Thumbapoo is an Indian Malayalam-language soap opera written by Sharmila V Sharmi and scriped by Sangeetha Mohan. The show premiered on 18 October 2021 on Mazhavil Manorama. It stars Mridula Vijay, Niyuktha Prasad and Sachin SG in lead roles along with Remya Sudha, Julie Hendry and Amritha in pivotal roles. All episodes of this show is streaming on Manorama Max.

Cast

Lead roles
 Mridula Vijay / Niyuktha Prasad as Adv. Veena Ramakrishnan.
 Megha Mahesh as Young Veena
 Sachin SG as Rameshan. Childhood friend and husband of Veena.

Pivotal roles
 Remya Sudha as Soudamini. Wife of Ramakrishnan. Mother of Veena and Vidya.
 Julie Hendry as Vidya. Younger sister of Veena.
 Amritha
Rini Raj as Sanjana 
 Ambili Devi as Maya
 Rudra Prathap as Adv. Sivasankaran
 Kunchan as Ramakrishnan. Father of Veena and Vidya.
 VK Baiju as Sreekumar. Husband of Renuka.
 Sangeetha Rajendran as Rema, the eldest sister of Rameshan.
 Keerthi Krishna as Renuka. One of the two elder sisters of Rameshan.
 Nayana Josan as Reena, Rameshans and, Maya's Daughter
 Kiran Dev as Johnny, an employee at KSEB. Close friend of Rameshan.
 Ramya Salim
 Amith as Soman Kartha. Owner of Alpha Builders. Husband of Geetha. Father of Jishnu (born to his wife Geetha) and Swathi (born to his former lover Sugandhi).
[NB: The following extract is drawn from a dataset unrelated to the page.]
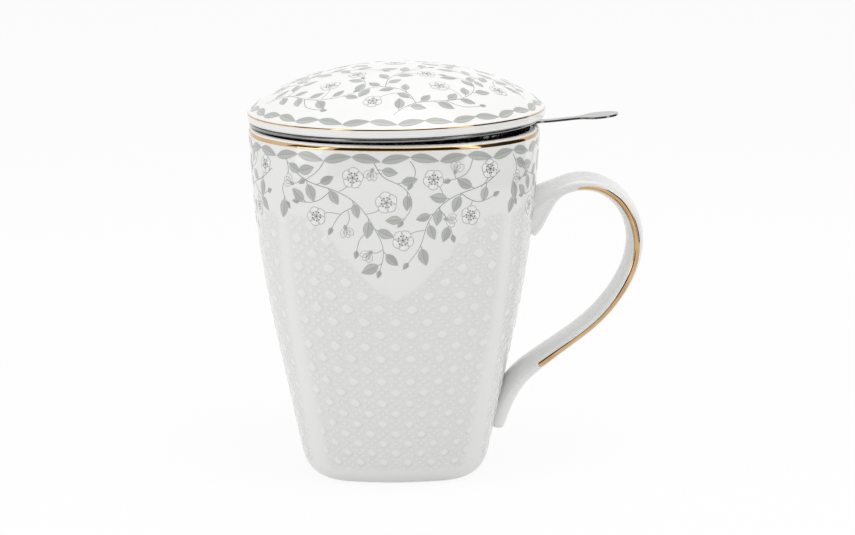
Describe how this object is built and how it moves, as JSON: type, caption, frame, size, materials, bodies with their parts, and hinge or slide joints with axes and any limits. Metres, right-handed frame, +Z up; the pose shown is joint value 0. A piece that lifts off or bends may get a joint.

Former lover of Sugandhi.
 Deepa Jayan as Malu
 Reshma R Nair as Neenu.
 Rajesh Hebbar as the owner of Corba Gelatin.
 Abees Raj as Adv. Mannadiar

Cameo appearances
 Rimi Tomy as Herself
Yuva Krishna as Manu (in Promotional video)

Production
Lead actress Mridula Vijay withdrew from the show due to pregnancy.